As a pianist-singer in Green Bay, Dudeck frequently played for iconic Packers coach Vince Lombardi and his wife, Marie. His favorite song was “Darktown Strutters Ball.”


Her venues around Michiana included The Wooden Keg, Eddies Restaurant, The Club Lido, The Lincoln Highway Inn and The Pick Oliver, where she first played with Jones in the ’80s. He taught music in South Bend public schools for three decades.


Not only did Round Oak, with its back bar from the House of David, take its name from the stoves which made Dowagiac nationally famous, in its early days there was a dance club on the lower level, Philo’s Pub, named for Round Oak founder P.D. Beckwith.
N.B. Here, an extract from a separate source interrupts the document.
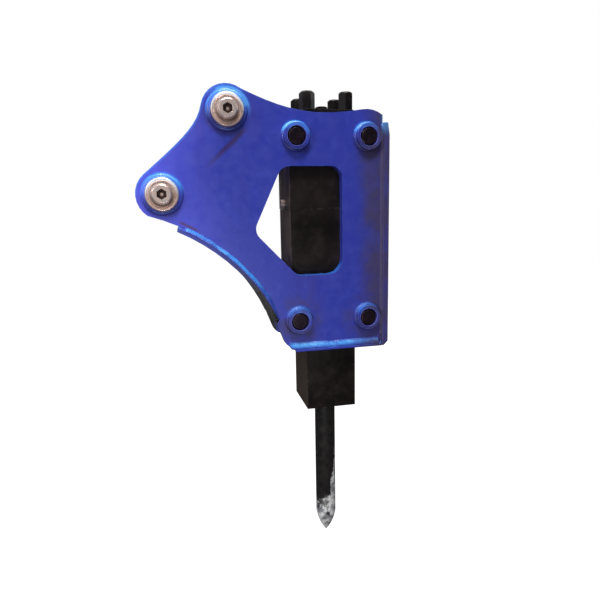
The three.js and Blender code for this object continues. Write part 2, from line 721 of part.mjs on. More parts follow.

When McKay first approached the city about opening a restaurant, Philo’s was likened to a “rathskeller,” a name in German-speaking countries for a bar or restaurant located in the basement of a city hall.


In that pre-Wood Fire and Zeke’s era, “There is a definite need for a facility of this type in our city. The nearest ‘like’ facilities would be approximately eight miles outside the city, which requires expenditures of fuel and time to be accommodated at these establishments for meals and entertainment,” City Manager Karl Tomion was quoted in the Sept. 29, 1980, Daily News. “The city needs additional places of employment and such a facility would furnish additional employment.”


At the time, McKay was working with the Barrier Free Design Board of the Michigan Department of Labor for a variance.


Tomion said the existing available area was small enough that an elevator would destroy the “quaintness of the interior” with its natural brick walls.


Restrooms had to be fit around Don’s Furniture, which occupied part of the building.